It looks like you're talking about sending a snapshot of your local exchange server to AWS?
That's not likely to work terribly well, Exchange's system works around transactional databases that need to keep their integrity in order to function properly, and snapshotting is likely to mess with that. Also, I suspect you'd lose email while stuff was "in flight".
To make this work reliably, you'd want a "local" DC in your AWS virtual server farm, or the AWS service Tim suggests, and it would still be a bodge. You'd be better off working with the High Availabilty options built into Exchange itself, such as Database Availability Groups (DAG). Microsoft have some good documentation on how this might work here.

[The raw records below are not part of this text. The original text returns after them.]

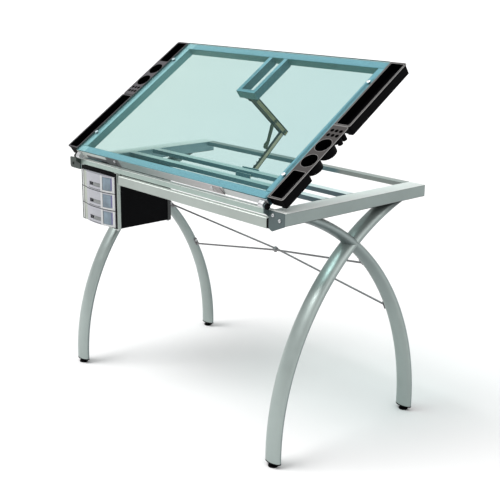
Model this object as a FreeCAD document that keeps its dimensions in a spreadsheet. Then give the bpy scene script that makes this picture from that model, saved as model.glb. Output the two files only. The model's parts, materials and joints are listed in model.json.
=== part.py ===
import FreeCAD, Part
import math
import os
import re
import Sketcher

# Glass-top drafting table. Millimetres. X runs along the width, Y from the
# user's side (front, negative) to the back, Z up from the floor. The origin is
# the centre of the footprint on the floor. The pieces of the tilting top are
# drawn in the top's own frame (X, depth along the glass, height above the
# glass face) and placed by TOP.

Vector = FreeCAD.Vector
Rotation = FreeCAD.Rotation
Placement = FreeCAD.Placement

X_AXIS = Vector(1, 0, 0)
Y_AXIS = Vector(0, 1, 0)
Z_AXIS = Vector(0, 0, 1)
CYCLE = Rotation(Vector(1, 1, 1), 120)      # turns x to Y, y to Z and z to X

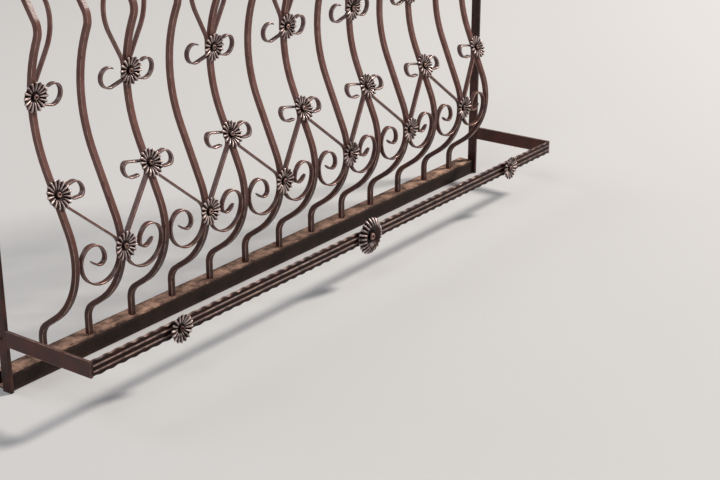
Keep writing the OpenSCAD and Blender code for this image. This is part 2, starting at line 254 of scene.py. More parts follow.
# %% [markdown]
# The flat strips are bent twice: once in the face of the balcony, as a basket, scroll or ear, and once with the
# swing of the bars, as if all of them had been pressed over the same former. So a strip is drawn in the face first,
# and each of its points is then set back to the surface that the side line gives at its height. A Shrinkwrap modifier
# could press it on, but it would also squeeze the strip's thickness where the surface slants.

# %% Strips pressed over a former
STRIP_W, STRIP_T = 12, 4
TIP, TIP_THICKNESS, TIP_WIDTH = 0.8, (0.3, 0.6), (0.6, 0.85)
strip_section = section(STRIP_T, STRIP_W, radius=0.9)


def former(side_line):
    """A function that gives Y at a height and a depth into the strip, for a side line drawn upward."""
    line = filled(side_line, gap=5)
    turn = np.radians(line[:, 2])

    def place(z, depth):
        y_at = np.empty_like(z)
        for column in range(z.shape[1]):
            b = depth[column]
            heights, outs = line[:, 1] + np.cos(turn) * b, line[:, 0] - np.sin(turn) * b
            order = np.argsort(heights)
            y_at[:, column] = np.interp(z[:, column], heights[order], outs[order])
        return y_at

    return place


def strip_tube(path, place, x, hand=1, taper=0):
    """A flat strip along a line in the face, mirrored by a hand of -1, with its last taper mm drawn out thinner."""
    line = filled(path, gap=8)
    run = np.concatenate([[0], np.cumsum(np.linalg.norm(np.diff(line[:, :2], axis=0), axis=1))])
    left = run[-1] - run
    thin = np.ones(len(line)) if not taper else np.interp(left, [0, TIP, taper], [*TIP_THICKNESS, 1.0])
    narrow = np.ones(len(line)) if not taper else np.interp(left, [0, TIP, taper / 2], [*TIP_WIDTH, 1.0])
    turn = np.radians(line[:, 2])[:, None]
    a = strip_section[:, 0][None, :] * thin[:, None]
    xs = line[:, :1] - np.sin(turn) * a
    zs = line[:, 1:2] + np.cos(turn) * a
    tube = np.empty((*xs.shape, 3))
    tube[:, :, 0] = x + hand * xs
    tube[:, :, 2] = zs
    middle = place(tube[:, :, 2], np.zeros(len(strip_section)))
    edge = place(tube[:, :, 2], strip_section[:, 1])
    tube[:, :, 1] = middle + (edge - middle) * narrow[:, None]
    return tube if hand > 0 else tube[:, ::-1]


beside = (BAR + STRIP_T) / 2
print("points round a strip:", len(strip_section), "and its middle lies", beside, "mm beside a bar's")

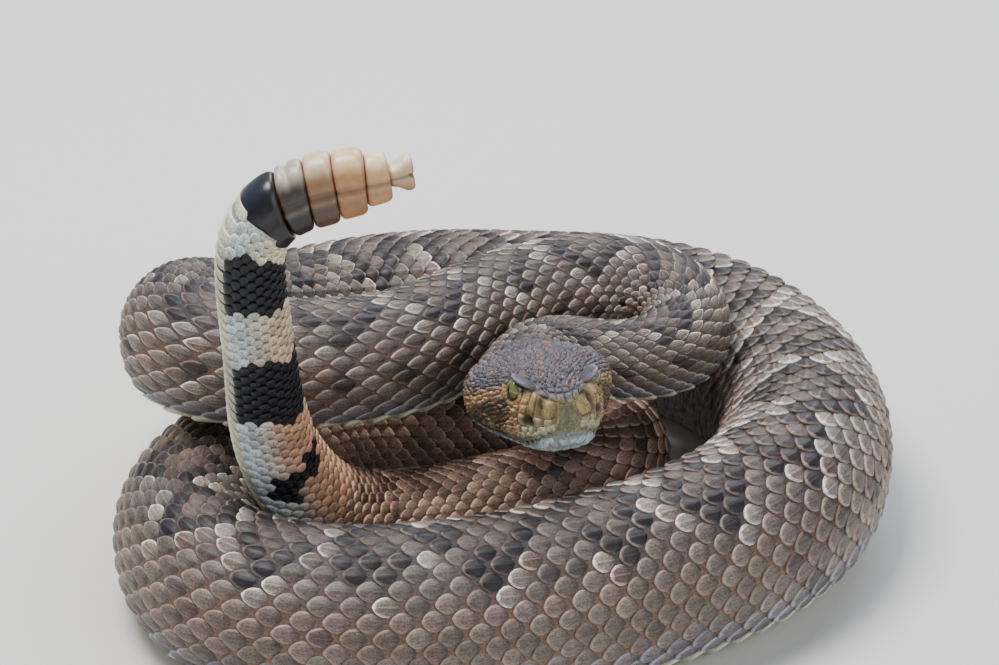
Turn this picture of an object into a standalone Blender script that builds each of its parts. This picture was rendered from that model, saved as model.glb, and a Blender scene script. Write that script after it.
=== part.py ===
# Western diamondback rattlesnake, coiled with its head up and its rattle raised: a still, life-size model.
# The whole animal is one swept tube along a hand-chosen route, cut into head, jaw, neck, body lengths,
# tail and rattle. Metres, +Z up, the floor at z = 0, and the viewer of the photo looks along +Y.
import math

import bpy
import numpy as np

MM = 0.001

# The route of the backbone's line, snout to rattle tip: x, y, z and the body's radius there, in mm.
# The centre of the whole coil's box is the origin, so the points are chosen round COIL_CENTRE.
COIL_CENTRE = (1.8, -47.3)
NECK_ROUTE = [
    (8.5, -62.3, 61.0, 11.6),
    (12.5, -55.8, 59.8, 11.4),
    (19.5, -52.0, 58.2, 11.3),
    (29.0, -50.5, 56.0, 11.4),
    (39.5, -47.0, 54.0, 11.9),
]
UPPER_LOOP = [
    (49.5, -38.5, 53.0, 13.0),
    (53.5, -25.5, 53.0, 14.2),
    (47.0, -14.0, 55.0, 15.3),
    (32.5, -10.0, 56.0, 16.2),
    (14.5, -15.8, 57.0, 16.8),
    (-6.5, -30.2, 57.5, 17.2),
    (-28.3, -51.5, 59.5, 17.6),
    (-53.6, -60.8, 61.0, 18.0),
    (-75.0, -59.0, 61.5, 18.4),
    (-88.5, -48.0, 59.8, 18.7),
    (-90.0, -24.5, 52.6, 19.0),
    (-79.5, 2.5, 35.8, 20.2),
]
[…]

Keep in mind that you're also going to need to think about updating DNS to deliver email to the right server in your scenario (you can't have multiple MX records existing in your scenario or you'll lose email when a temporary 'blip' in your main system's availability causes messages to go the second MX entry). This isn't an "instant switch over" option if something goes down in the middle of the night, and also DNS TTL will be a factor.
If you really need your Exchange email to be highly available and you're obviously not against using cloud services to achieve that, I would suggest the best option of all would be to use Office 365 and Azure Active Directory. I've got several thousand mailboxes in O365 and I just don't worry about Exchange availability any more because Microsoft do a great job.